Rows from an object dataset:
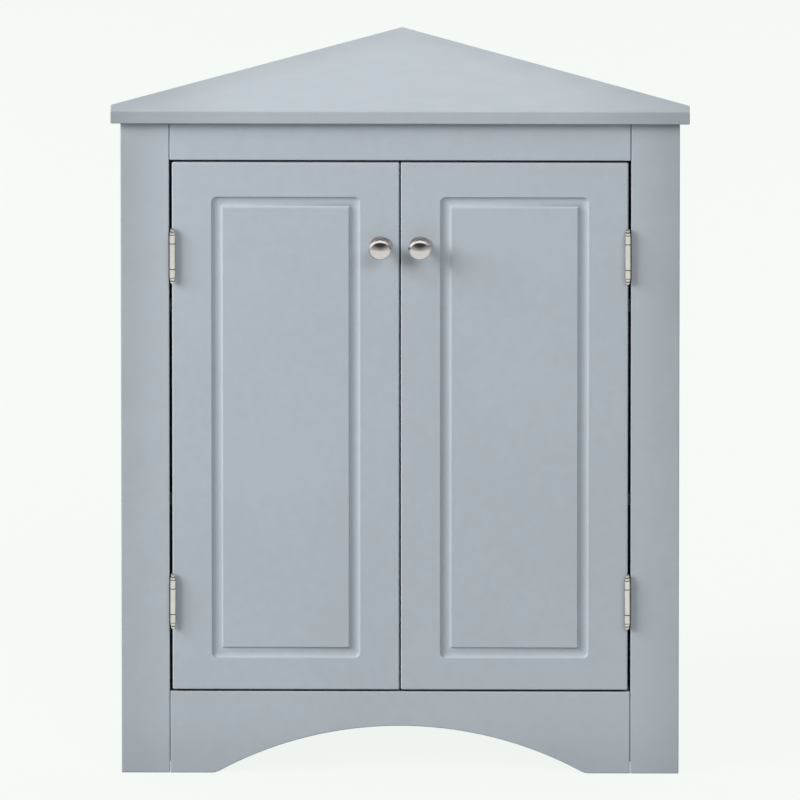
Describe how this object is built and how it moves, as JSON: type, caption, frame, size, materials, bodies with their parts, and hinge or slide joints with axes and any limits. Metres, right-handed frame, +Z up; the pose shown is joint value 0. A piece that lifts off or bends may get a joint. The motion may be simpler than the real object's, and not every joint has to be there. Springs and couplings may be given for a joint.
{
  "type": "corner cupboard",
  "caption": "Triangular free-standing corner cupboard: hinged double doors with routed panels, oval metal knobs, an overhanging top, shelves and an arched foot rail.",
  "frame": {"origin": "middle of the bounding box at the floor", "axes": "+X to the right seen from the front, +Y from the doors towards the back corner, +Z up"},
  "size_m": [0.6676, 0.3775, 0.8],
  "materials": {
    "painted_board": "satin grey-blue paint on medium-density fibreboard",
    "brushed_nickel": "satin nickel plating, slightly warm",
    "zinc": "bare zinc, dull",
    "strike_steel": "bright rolled steel",
    "catch_plastic": "moulded white plastic",
    "ferrite": "dark pressed ferrite"
  },
  "bodies": {
    "cabinet": {"top_board": "painted_board", "left_stile": "painted_board", "right_stile": "painted_board", "top_rail": "painted_board", "bottom_rail": "painted_board", "left_side_panel": "painted_board", "right_side_panel": "painted_board", "bottom_panel": "painted_board", "lower_shelf": "painted_board", "upper_shelf": "painted_board", "left_corner_batten": "painted_board", "right_corner_batten": "painted_board", "left_upper_hinge_frame_leaf": "brushed_nickel", "left_lower_hinge_frame_leaf": "brushed_nickel", "right_upper_hinge_frame_leaf": "brushed_nickel", "right_lower_hinge_frame_leaf": "brushed_nickel", "left_upper_hinge_pin": "brushed_nickel", "left_lower_hinge_pin": "brushed_nickel", "right_upper_hinge_pin": "brushed_nickel", "right_lower_hinge_pin": "brushed_nickel", "left_lower_front_shelf_pin": "zinc", "left_lower_back_shelf_pin": "zinc", "left_upper_front_shelf_pin": "zinc", "left_upper_back_shelf_pin": "zinc", "right_lower_front_shelf_pin": "zinc", "right_lower_back_shelf_pin": "zinc", "right_upper_front_shelf_pin": "zinc", "right_upper_back_shelf_pin": "zinc", "top_rail_left_cam_lock": "zinc", "top_rail_right_cam_lock": "zinc", "bottom_rail_left_cam_lock": "zinc", "bottom_rail_right_cam_lock": "zinc", "left_panel_front_cam_lock": "zinc", "left_panel_back_cam_lock": "zinc", "right_panel_front_cam_lock": "zinc", "right_panel_back_cam_lock": "zinc", "catch_housing": "catch_plastic", "left_catch_magnet": "ferrite", "right_catch_magnet": "ferrite", "left_lower_pole_plate": "strike_steel", "left_upper_pole_plate": "strike_steel", "right_lower_pole_plate": "strike_steel", "right_upper_pole_plate": "strike_steel", "left_catch_screw": "zinc", "right_catch_screw": "zinc"},
    "left_door": {"left_door": "painted_board", "left_knob": "brushed_nickel", "left_knob_screw": "zinc", "left_strike_plate": "strike_steel", "left_strike_screw": "zinc", "left_upper_hinge_door_leaf": "brushed_nickel", "left_lower_hinge_door_leaf": "brushed_nickel"},
    "right_door": {"right_door": "painted_board", "right_knob": "brushed_nickel", "right_knob_screw": "zinc", "right_strike_plate": "strike_steel", "right_strike_screw": "zinc", "right_upper_hinge_door_leaf": "brushed_nickel", "right_lower_hinge_door_leaf": "brushed_nickel"}
  },
  "joints": [
    {"name": "left_door_hinge", "type": "hinge", "parent": "cabinet", "child": "left_door", "pos_m": [-0.2627, -0.16357, 0.415], "axis": [0, 0, -1], "range_deg": [0, 180]},
    {"name": "right_door_hinge", "type": "hinge", "parent": "cabinet", "child": "right_door", "pos_m": [0.2627, -0.16357, 0.415], "axis": [0, 0, 1], "range_deg": [0, 180]}
  ]
}
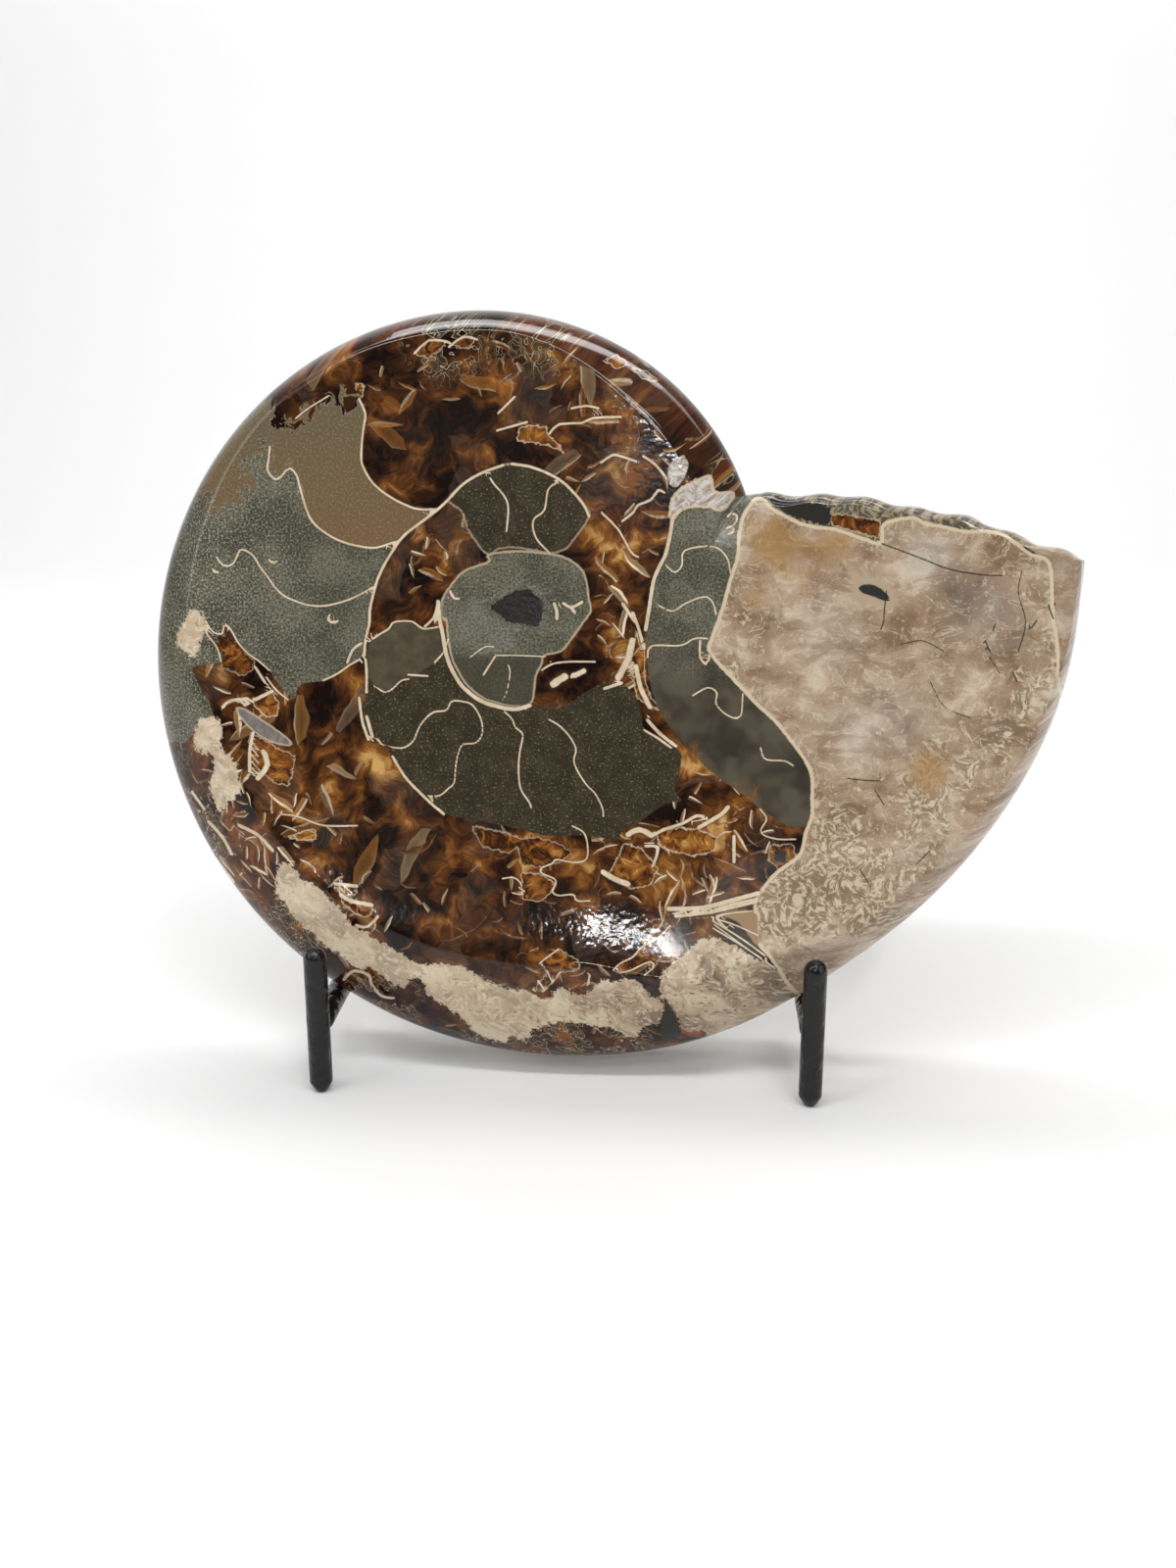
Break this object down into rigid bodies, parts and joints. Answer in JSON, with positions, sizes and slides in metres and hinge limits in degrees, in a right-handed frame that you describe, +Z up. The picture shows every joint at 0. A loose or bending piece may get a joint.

Problem requirements
All of the data shown above must be copied exactly.

Response to this task
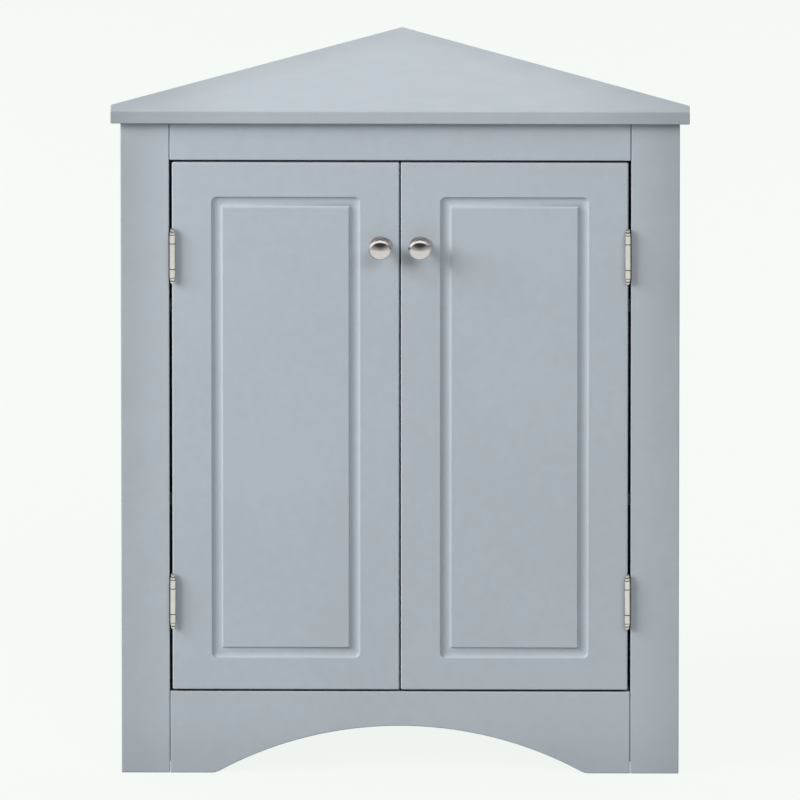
Describe how this object is built and how it moves, as JSON: type, caption, frame, size, materials, bodies with their parts, and hinge or slide joints with axes and any limits. Metres, right-handed frame, +Z up; the pose shown is joint value 0. A piece that lifts off or bends may get a joint. The motion may be simpler than the real object's, and not every joint has to be there. Springs and couplings may be given for a joint.
{
  "type": "corner cupboard",
  "caption": "Triangular free-standing corner cupboard: hinged double doors with routed panels, oval metal knobs, an overhanging top, shelves and an arched foot rail.",
  "frame": {"origin": "middle of the bounding box at the floor", "axes": "+X to the right seen from the front, +Y from the doors towards the back corner, +Z up"},
  "size_m": [0.6676, 0.3775, 0.8],
  "materials": {
    "painted_board": "satin grey-blue paint on medium-density fibreboard",
    "brushed_nickel": "satin nickel plating, slightly warm",
    "zinc": "bare zinc, dull",
    "strike_steel": "bright rolled steel",
    "catch_plastic": "moulded white plastic",
    "ferrite": "dark pressed ferrite"
  },
  "bodies": {
    "cabinet": {"top_board": "painted_board", "left_stile": "painted_board", "right_stile": "painted_board", "top_rail": "painted_board", "bottom_rail": "painted_board", "left_side_panel": "painted_board", "right_side_panel": "painted_board", "bottom_panel": "painted_board", "lower_shelf": "painted_board", "upper_shelf": "painted_board", "left_corner_batten": "painted_board", "right_corner_batten": "painted_board", "left_upper_hinge_frame_leaf": "brushed_nickel", "left_lower_hinge_frame_leaf": "brushed_nickel", "right_upper_hinge_frame_leaf": "brushed_nickel", "right_lower_hinge_frame_leaf": "brushed_nickel", "left_upper_hinge_pin": "brushed_nickel", "left_lower_hinge_pin": "brushed_nickel", "right_upper_hinge_pin": "brushed_nickel", "right_lower_hinge_pin": "brushed_nickel", "left_lower_front_shelf_pin": "zinc", "left_lower_back_shelf_pin": "zinc", "left_upper_front_shelf_pin": "zinc", "left_upper_back_shelf_pin": "zinc", "right_lower_front_shelf_pin": "zinc", "right_lower_back_shelf_pin": "zinc", "right_upper_front_shelf_pin": "zinc", "right_upper_back_shelf_pin": "zinc", "top_rail_left_cam_lock": "zinc", "top_rail_right_cam_lock": "zinc", "bottom_rail_left_cam_lock": "zinc", "bottom_rail_right_cam_lock": "zinc", "left_panel_front_cam_lock": "zinc", "left_panel_back_cam_lock": "zinc", "right_panel_front_cam_lock": "zinc", "right_panel_back_cam_lock": "zinc", "catch_housing": "catch_plastic", "left_catch_magnet": "ferrite", "right_catch_magnet": "ferrite", "left_lower_pole_plate": "strike_steel", "left_upper_pole_plate": "strike_steel", "right_lower_pole_plate": "strike_steel", "right_upper_pole_plate": "strike_steel", "left_catch_screw": "zinc", "right_catch_screw": "zinc"},
    "left_door": {"left_door": "painted_board", "left_knob": "brushed_nickel", "left_knob_screw": "zinc", "left_strike_plate": "strike_steel", "left_strike_screw": "zinc", "left_upper_hinge_door_leaf": "brushed_nickel", "left_lower_hinge_door_leaf": "brushed_nickel"},
    "right_door": {"right_door": "painted_board", "right_knob": "brushed_nickel", "right_knob_screw": "zinc", "right_strike_plate": "strike_steel", "right_strike_screw": "zinc", "right_upper_hinge_door_leaf": "brushed_nickel", "right_lower_hinge_door_leaf": "brushed_nickel"}
  },
  "joints": [
    {"name": "left_door_hinge", "type": "hinge", "parent": "cabinet", "child": "left_door", "pos_m": [-0.2627, -0.16357, 0.415], "axis": [0, 0, -1], "range_deg": [0, 180]},
    {"name": "right_door_hinge", "type": "hinge", "parent": "cabinet", "child": "right_door", "pos_m": [0.2627, -0.16357, 0.415], "axis": [0, 0, 1], "range_deg": [0, 180]}
  ]
}
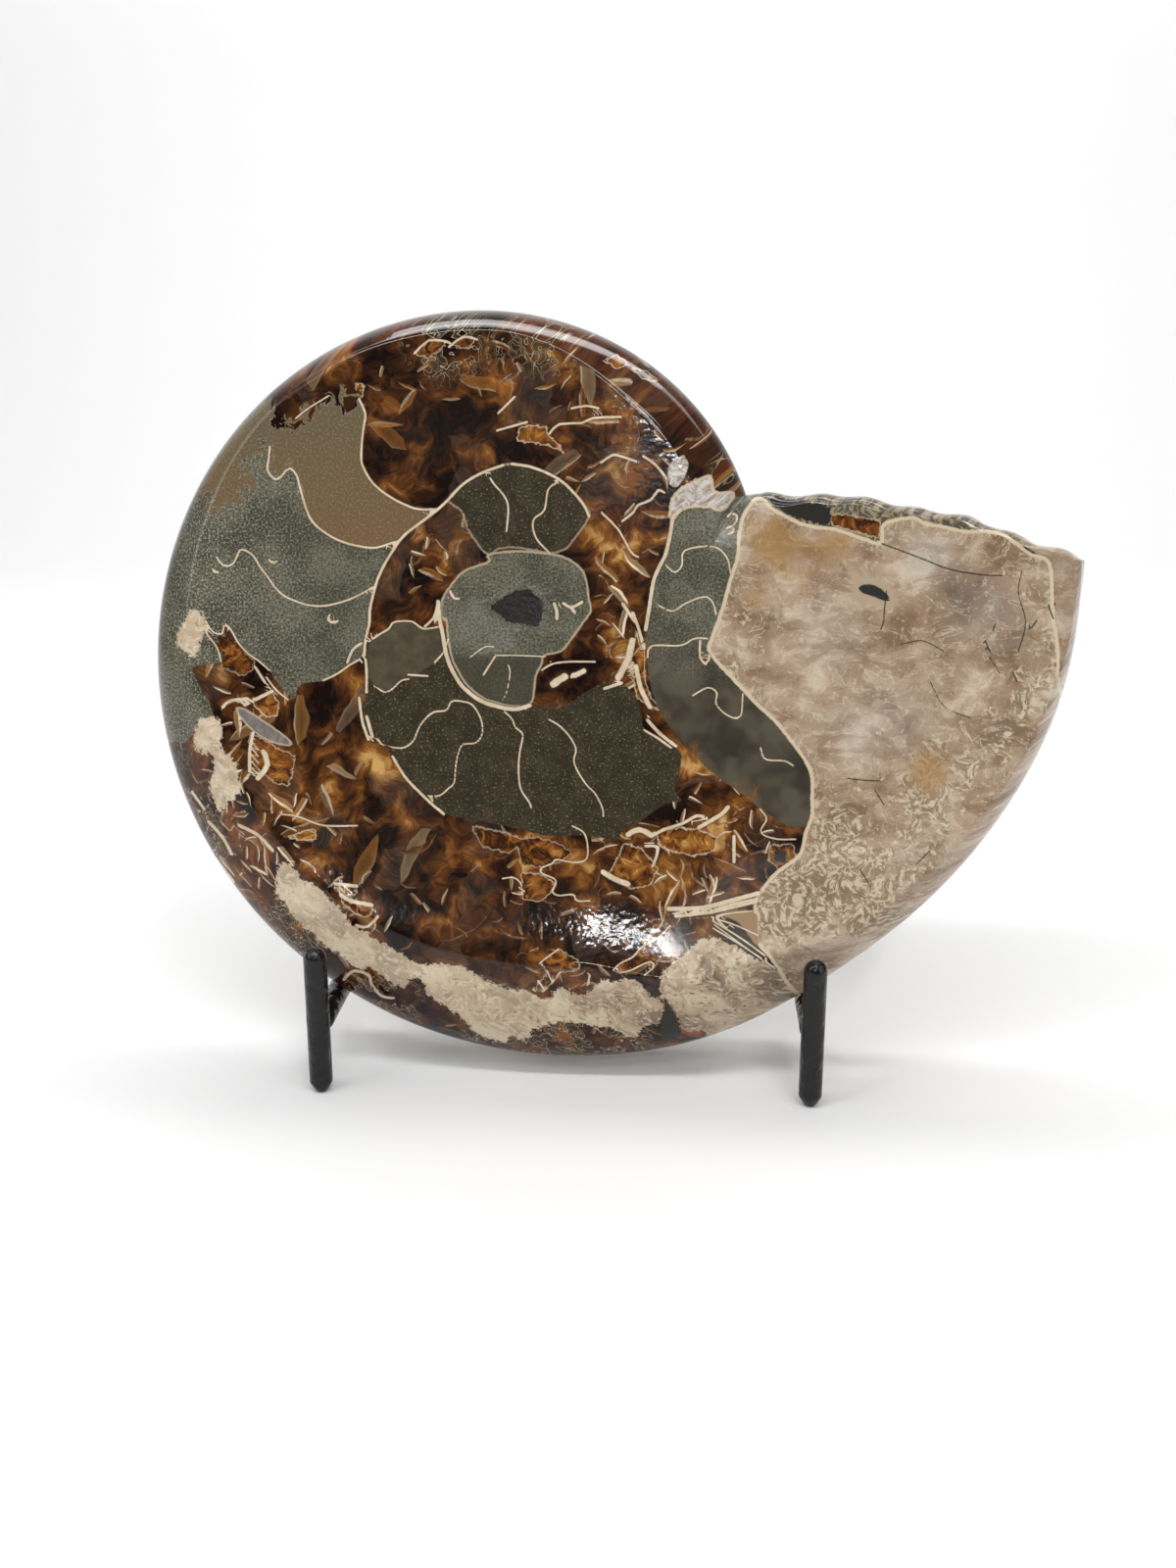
Break this object down into rigid bodies, parts and joints. Answer in JSON, with positions, sizes and slides in metres and hinge limits in degrees, in a right-handed frame that you describe, +Z up. The picture shows every joint at 0. A loose or bending piece may get a joint.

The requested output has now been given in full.